A virtual disk is simply a file (e.g. test_box.vmdk) you can store on any medium (local drive, network drive, removable drive). It would be the equivalent of zip'ing up your entire hard drive into a single file. With virtual drives, you can either a.) have them grown & shrink as you create & delete files on the virtual disk, or b.) allocate an entire amount from the get-go. For reasons I won't go into, you should almost always use the grow/shrink method. Benefits of a virtual disk include being able to literally copy the virtual machine (vm) to another computer, and launching the virtual machine on completely different hardware... all without the vm knowing. Also, where storage space is a limitation, it's also a better consolidation.

Memory

Performance: General Rules of Thumb

1.) Duplicate sticks of memory regardless of capacity will always yield ~5% better performance (with motherboards supporting Dual Channel) i.e. 2x512MB is ~5% faster than 1x1GB. Don't make a mistake by putting in an odd number of memory sticks, by doing so you're disabling the dual channel capabilities. Stick to a single pair of memory if at all possible, the 2nd pair adds addressing overheads.

2.) All motherboard chipsets are only capable of adressing a certain amount of memory before the point of diminishing returns is met with regard to degrading performance (ie. there's a technical limit on capacity, as well as recommended limit - before performance degrades).

3.) Differing ratings in sticks of memory will only operate at the lowest common denominator... or there WILL be stability concerns. Running DDR333 w/ another DDR500 @ DDR500 speeds is a substantial overclock for DDR333. The same is true w/ CAS (latency).
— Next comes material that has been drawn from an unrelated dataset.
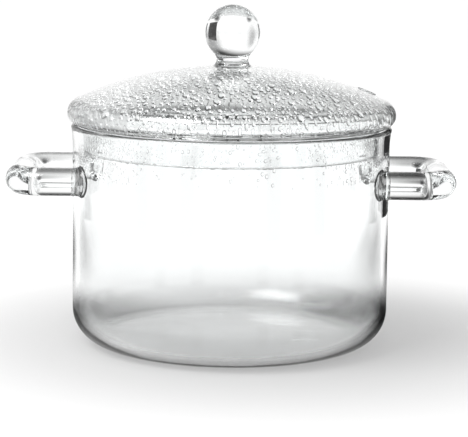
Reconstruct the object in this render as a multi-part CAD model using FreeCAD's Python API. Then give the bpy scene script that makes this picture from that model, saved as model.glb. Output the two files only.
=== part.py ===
import FreeCAD, Part
import math
import os

from FreeCAD import Vector

# A blown glass saucepan with a domed glass lid, in millimetres.
# The base stands on Z = 0, the axis of the pot is Z, and the two side handles lie along X.

# ---- pot body -----------------------------------------------------------------------
BODY_RADIUS = 80.0          # outside of the straight wall
BODY_WALL = 3.0
BASE_THICKNESS = 4.0
CORNER_RADIUS = 18.0        # outside corner between the base and the wall
BODY_HEIGHT = 111.0         # to the top of the fire-polished rim
RIM_FLARE = 0.8             # how far the rim leans out from the straight wall
RIM_FLARE_HEIGHT = 10.0     # the stretch of wall that leans out

# ---- side handles -------------------------------------------------------------------
HANDLE_ROD = 14.0           # diameter of the glass rod
HANDLE_DROP = 26.2          # from the rim's top down to the centre of the rod
HANDLE_ARM_SPACING = 62.0   # between the centres of the two arms of one loop
HANDLE_PROJECTION = 32.0    # from the straight wall to the outside of the loop
HANDLE_BEND_RADIUS = 12.0   # centre line of the two bends, seen from above
FOOT_FILLET = 3.0           # glass drawn up round each arm where it is fused to the wall
FOOT_SINK = 0.8             # how deep that fillet starts below the wall, for a blunt edge

# ---- lid ----------------------------------------------------------------------------
LID_WALL = 2.5
LID_OVERHANG = 2.0          # how far the lid's widest ring stands out past the rim
LID_SHOULDER = 7.4          # radius from the dome down to the widest ring
LID_UNDERCURL = 5.6         # radius from the widest ring in to the ledge that sits on the rim
LID_SEAT_GAP = 0.3          # clearance between the lid's undercurl and the rim
DOME_RADIUS = 186.0         # outside radius of the dome's sphere
SKIRT_CLEARANCE = 2.5       # radial, between the locating skirt and the bore of the pot
SKIRT_DEPTH = 13.3          # from the ledge down to the rounded lower edge
SKIRT_FILLET = 1.5          # outside radius between the ledge and the skirt
VENT_DIAMETER = 7.0
VENT_EDGE = 0.6             # the flame-softened edges of the vent
VENT_INSET = 13.8           # from the lid's widest ring in to the vent, measured level
VENT_ANGLE = 8.0            # degrees round from +X towards +Y

# ---- knob ---------------------------------------------------------------------------
KNOB_RADIUS = 14.0          # the solid glass ball
KNOB_WAIST_RADIUS = 8.0     # narrowest place between the ball and the dome
KNOB_WAIST_CURVE = 4.0      # radius of the hollow curve round the waist
KNOB_LIFT = 2.9             # from the top of the dome up to the narrowest place

# ---- what follows from those ----------------------------------------------------------
BORE_RADIUS = BODY_RADIUS - BODY_WALL
WALL_MIDDLE = BODY_RADIUS - BODY_WALL / 2
RIM_ROUND = BODY_WALL / 2
RIM_RADIUS = WALL_MIDDLE + RIM_FLARE
RIM_CENTRE_Z = BODY_HEIGHT - RIM_ROUND
HANDLE_Z = BODY_HEIGHT - HANDLE_DROP
LID_RADIUS = RIM_RADIUS + RIM_ROUND + LID_OVERHANG


def on_circle(centre, radius, degrees):
    """A point in the X-Z half plane, at an angle up from +X round a centre (x, z)."""
    angle = math.radians(degrees)
    return Vector(centre[0] + radius * math.cos(angle), 0, centre[1] + radius * math.sin(angle))


def arc(centre, radius, start, end):
    """A circular edge in the X-Z half plane, from one angle to another in degrees."""
    points = [on_circle(centre, radius, angle) for angle in (start, (start + end) / 2, end)]
    return Part.Arc(*points).toShape()


def line(start, end):
    return Part.LineSegment(start, end).toShape()


def joined(pieces):
    """Arcs and lines in order, with a straight edge closing any gap between neighbours."""
    edges = []
    for index, piece in enumerate(pieces):
        edges.append(piece)
        here = piece.lastVertex(True).Point
        there = pieces[(index + 1) % len(pieces)].firstVertex(True).Point
        if (there - here).Length > 1e-6:
            edges.append(line(here, there))
    return edges


def turned(pieces):
    """The solid of revolution about Z of a closed outline in the X-Z half plane."""
    face = Part.Face(Part.Wire(Part.__sortEdges__(joined(pieces))))
    return face.revolve(Vector(0, 0, 0), Vector(0, 0, 1), 360)


def pot_body():
    """A flat-bottomed cylinder, rounded into its base, with a slightly flared round rim."""
    flare_radius = (RIM_FLARE_HEIGHT ** 2 + RIM_FLARE ** 2) / (2 * RIM_FLARE)
    flare_angle = math.degrees(math.asin(RIM_FLARE_HEIGHT / flare_radius))
    flare_centre = (WALL_MIDDLE + flare_radius, RIM_CENTRE_Z - RIM_FLARE_HEIGHT)
    rim_centre = (RIM_RADIUS, RIM_CENTRE_Z)
    inside_corner = CORNER_RADIUS - BODY_WALL
    return turned([
        line(Vector(0, 0, 0), Vector(BODY_RADIUS - CORNER_RADIUS, 0, 0)),
        arc((BODY_RADIUS - CORNER_RADIUS, CORNER_RADIUS), CORNER_RADIUS, -90, 0),
        arc(flare_centre, flare_radius - RIM_ROUND, 180, 180 - flare_angle),
        arc(rim_centre, RIM_ROUND, -flare_angle, 180 - flare_angle),
        arc(flare_centre, flare_radius + RIM_ROUND, 180 - flare_angle, 180),
        arc((BORE_RADIUS - inside_corner, BASE_THICKNESS + inside_corner), inside_corner, 0, -90),
        line(Vector(BORE_RADIUS - inside_corner, 0, BASE_THICKNESS), Vector(0, 0, BASE_THICKNESS)),
    ])


def side_handle(side):
    """One loop of solid rod, cut to the wall, with its two feet flared onto the glass."""
    rod = HANDLE_ROD / 2
    reach = BODY_RADIUS + HANDLE_PROJECTION - rod
    spread = HANDLE_ARM_SPACING / 2
    bend = HANDLE_BEND_RADIUS
    wall_x = math.sqrt(BODY_RADIUS ** 2 - (spread + rod) ** 2)
    start = wall_x - 2 * rod                        # the arms begin well inside the wall
    diagonal = bend * (1 - math.sqrt(0.5))          # the middle of a bend, in from its corner

    def point(x, y):
        return Vector(side * x, y, HANDLE_Z)

    path = Part.Wire([
        line(point(start, -spread), point(reach - bend, -spread)),
        Part.Arc(point(reach - bend, -spread), point(reach - diagonal, -spread + diagonal),
                 point(reach, -spread + bend)).toShape(),
        line(point(reach, -spread + bend), point(reach, spread - bend)),
        Part.Arc(point(reach, spread - bend), point(reach - diagonal, spread - diagonal),
                 point(reach - bend, spread)).toShape(),
        line(point(reach - bend, spread), point(start, spread)),
    ])
    section = Part.Wire(Part.makeCircle(rod, point(start, -spread), Vector(side, 0, 0)))
    loop = path.makePipeShell([section], True, False)

    height = 4 * HANDLE_ROD
    bottom = Vector(0, 0, HANDLE_Z - height / 2)
    core_radius = BODY_RADIUS - FOOT_SINK
    core = Part.makeCylinder(core_radius, height, bottom)
    fused = core.fuse(loop)
    feet = [edge for edge in fused.Edges if is_foot(edge, core_radius)]
    flared = fused.makeFillet(FOOT_FILLET, feet)
    return flared.cut(Part.makeCylinder(BODY_RADIUS, height, bottom))


def is_foot(edge, radius):
    """True for an edge where a handle's arm runs into a cylinder of this radius."""
    bounds = edge.BoundBox
    on_wall = all(abs(math.hypot(p.x, p.y) - radius) < 0.01 for p in edge.discretize(9))
    return on_wall and 0 < bounds.ZLength < 2 * HANDLE_ROD and bounds.YLength < 2 * HANDLE_ROD


def lid_outline():
    """Centres and angles that the lid's outer and inner walls share."""
    across = RIM_RADIUS - (LID_RADIUS - LID_UNDERCURL)
    level = RIM_CENTRE_Z + math.sqrt((LID_UNDERCURL + RIM_ROUND + LID_SEAT_GAP) ** 2 - across ** 2)
    shoulder = (LID_RADIUS - LID_SHOULDER, level)
    slope = math.degrees(math.asin(shoulder[0] / (DOME_RADIUS - LID_SHOULDER)))
    dome_z = level - (DOME_RADIUS - LID_SHOULDER) * math.cos(math.radians(slope))
    return {
        "dome": (0, dome_z),
        "slope": slope,
        "shoulder": shoulder,
        "undercurl": (LID_RADIUS - LID_UNDERCURL, level),
        "ledge_z": level - LID_UNDERCURL,
        "top_z": dome_z + DOME_RADIUS,
    }


def lid_shell():
    """A dome that curls under to a ledge on the rim and then turns down as a skirt."""
    shape = lid_outline()
    skirt_outer = BORE_RADIUS - SKIRT_CLEARANCE
    turn = (skirt_outer + SKIRT_FILLET, shape["ledge_z"] - SKIRT_FILLET)
    edge_round = LID_WALL / 2
    edge_centre = (skirt_outer - edge_round, shape["ledge_z"] - SKIRT_DEPTH + edge_round)
    top = 90 - shape["slope"]
    inside = LID_WALL
    shell = turned([
        arc(shape["dome"], DOME_RADIUS, 90, top),
        arc(shape["shoulder"], LID_SHOULDER, top, 0),
        arc(shape["undercurl"], LID_UNDERCURL, 0, -90),
        arc(turn, SKIRT_FILLET, 90, 180),
        arc(edge_centre, edge_round, 0, -180),
        arc(turn, SKIRT_FILLET + inside, 180, 90),
        arc(shape["undercurl"], LID_UNDERCURL - inside, -90, 0),
        arc(shape["shoulder"], LID_SHOULDER - inside, 0, top),
        arc(shape["dome"], DOME_RADIUS - inside, top, 90),
    ])
    return vented(shell, shape)


def vented(shell, shape):
    """The lid with its steam vent, square to the dome and rounded at both of its edges."""
    lean = math.asin((LID_RADIUS - VENT_INSET) / DOME_RADIUS)
    angle = math.radians(VENT_ANGLE)
    outward = Vector(math.sin(lean) * math.cos(angle), math.sin(lean) * math.sin(angle), math.cos(lean))
    centre = Vector(0, 0, shape["dome"][1])
    start = centre + outward * (DOME_RADIUS - 3 * LID_WALL)
    pierced = shell.cut(Part.makeCylinder(VENT_DIAMETER / 2, 5 * LID_WALL, start, outward))
    middle = centre + outward * (DOME_RADIUS - LID_WALL / 2)
    rims = [edge for edge in pierced.Edges
            if (edge.BoundBox.Center - middle).Length < LID_WALL and edge.Length < 4 * VENT_DIAMETER
            and edge.isClosed()]
    return pierced.makeFillet(VENT_EDGE, rims)


def lid_knob():
    """A solid ball on a short waist, its foot seated on the top of the dome."""
    shape = lid_outline()
    waist_z = shape["top_z"] + KNOB_LIFT
    waist = (KNOB_WAIST_RADIUS + KNOB_WAIST_CURVE, waist_z)
    between = KNOB_RADIUS + KNOB_WAIST_CURVE
    ball = (0, waist_z + math.sqrt(between ** 2 - waist[0] ** 2))
    touch = math.degrees(math.atan2(waist_z - ball[1], waist[0]))
    foot = foot_angle(waist, shape)
    foot_point = on_circle(waist, KNOB_WAIST_CURVE, foot)
    lean = math.degrees(math.asin(foot_point.x / DOME_RADIUS))
    return turned([
        arc(shape["dome"], DOME_RADIUS, 90, 90 - lean),
        arc(waist, KNOB_WAIST_CURVE, foot, touch + 180),
        arc(ball, KNOB_RADIUS, touch, 90),
    ])


def foot_angle(waist, shape):
    """The angle round the waist curve's centre at which it meets the dome."""
    low, high = 180.0, 270.0
    for _ in range(60):
        middle = (low + high) / 2
        point = on_circle(waist, KNOB_WAIST_CURVE, middle)
        above = math.hypot(point.x, point.z - shape["dome"][1]) > DOME_RADIUS
        low, high = (middle, high) if above else (low, middle)
    return (low + high) / 2


def main():
    os.makedirs("parts", exist_ok=True)
    parts = {
        "pot_body": pot_body(),
        "handle_left": side_handle(-1),
        "handle_right": side_handle(1),
        "lid_shell": lid_shell(),
        "lid_knob": lid_knob(),
    }
    for name, shape in parts.items():
        solid, = shape.Solids
        solid.exportStep("parts/" + name + ".step")
        box = solid.optimalBoundingBox()
        print(name, "valid" if solid.isValid() else "INVALID", round(solid.Volume), "mm3,",
              "from", [round(v, 2) for v in (box.XMin, box.YMin, box.ZMin)],
              "to", [round(v, 2) for v in (box.XMax, box.YMax, box.ZMax)])


main()
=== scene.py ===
import math
import random

import bmesh
import bpy
from mathutils import Matrix, Vector, noise


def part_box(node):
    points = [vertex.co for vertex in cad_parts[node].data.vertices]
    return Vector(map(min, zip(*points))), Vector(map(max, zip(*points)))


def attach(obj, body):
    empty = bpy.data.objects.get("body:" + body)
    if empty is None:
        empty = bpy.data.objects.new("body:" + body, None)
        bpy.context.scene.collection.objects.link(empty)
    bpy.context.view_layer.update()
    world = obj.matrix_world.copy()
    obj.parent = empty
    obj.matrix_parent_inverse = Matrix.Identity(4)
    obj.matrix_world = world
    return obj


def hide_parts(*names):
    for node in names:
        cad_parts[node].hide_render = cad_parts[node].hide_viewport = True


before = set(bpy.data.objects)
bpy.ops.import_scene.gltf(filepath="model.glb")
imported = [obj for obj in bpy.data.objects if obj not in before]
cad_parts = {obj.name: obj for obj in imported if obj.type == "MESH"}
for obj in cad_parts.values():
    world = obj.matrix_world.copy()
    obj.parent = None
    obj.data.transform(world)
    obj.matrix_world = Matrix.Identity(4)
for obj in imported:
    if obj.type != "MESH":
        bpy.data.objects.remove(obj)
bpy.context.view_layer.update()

mm = 0.001


# ---------------------------------------------------------------------------------------
# The studio: a glowing white sweep with a painted grey shadow pool under and round the pot, one large
# soft light from the upper left and a ring of dark cards. Clear glass shows only what it bends or
# mirrors, so the painted shadow pool and the cards are what draws its edges.
# ---------------------------------------------------------------------------------------
def add(tree, kind, inputs=(), **settings):
    """Adds a node. inputs maps its sockets to plain values or to other nodes' output sockets."""
    node = tree.nodes.new(kind)
    for name, value in settings.items():
        setattr(node, name, value)
    for socket, value in dict(inputs).items():
        if isinstance(value, bpy.types.NodeSocket):
            tree.links.new(value, node.inputs[socket])
        else:
            node.inputs[socket].default_value = value
    return node


def colour(text):
    """An sRGB hex colour, as linear RGBA."""
    channels = [int(text[i:i + 2], 16) / 255 for i in (0, 2, 4)]
    return [c / 12.92 if c <= 0.04045 else ((c + 0.055) / 1.055) ** 2.4 for c in channels] + [1]


LENS_DISTANCE = 1.0
LENS_ELEVATION = math.radians(8.97)
LENS_ROLL = math.radians(0.7)
AIM = Vector((1.8 * mm, 0, 62.7 * mm))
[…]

Running CAS4 with CAS2 is more than a substantial overclock for CAS4.

4.) Synchronous bus is VERY nice, but not nearly as much these days since newer chipsets do seperate the 2x better (which is very good).

VERY Generally speaking, recommended limits for various generations are:

486D4/Pentium 1/Cyrix/AMDK6 = 64MB
Pentium 2/AMDK6-2/AMDK6-3 = 128MB
Pentium 3/AMDK8 Thunderbird's = 256MB
Pentium 4/AMDK8 XP's = 1GB
Pentium D/AMD64/X2 = 2GB
Core Duo/Opteron/Xeon = 4GB+
Itanium = XTB

There are obvious differences in chipsets as it pertains to quality & capability. Therefore, if you buy a brand-x value brand motherboard for ~$5 and have a ~PD/A64/X2... you can expect a good performance hit w/ 2GB, so stick w/ 1GB. Also important to note, many 1st-round Core Duo motherboards are only capable of 2GB with all recent worthwhile boards supporting 4GB.

Performance: Ratings

Connectivity

Cable vs DSL

Historically, DSL has always had lower latency than Cable; Cable has always had more throughput than DSL. Now there's a new player: FIOS (fiber to the home), think 20+Mbps easy. DSL and Cable should both scale that high with time. I believe there are already a couple test markets with ~12Mbps Cable.

These days w/ latency all pretty well standardized, your decision is clearly based on pricing and availability in your local market: FIOS (~10-20Mbps) > Cable (~6-8Mbps) > aDSL (~1.5-6Mbps)

Synchronous Connections and Poor Marketing

Primary reasons for synchronous connections include (but are not limited to) VoIP, servers, and VPN connections for both remote users and offices. sDSL, sometimes wrongly marketed, is actually iDSL... which, ironically, isn't *really* even DSL at all. It's ISDN. Add to this complexity, what a provider might call an 'unprovisioned' T-circuit isn't actually a T-circuit. Often times (due to stiff competition), it's simply one or more DSL lines multiplexed (strung together).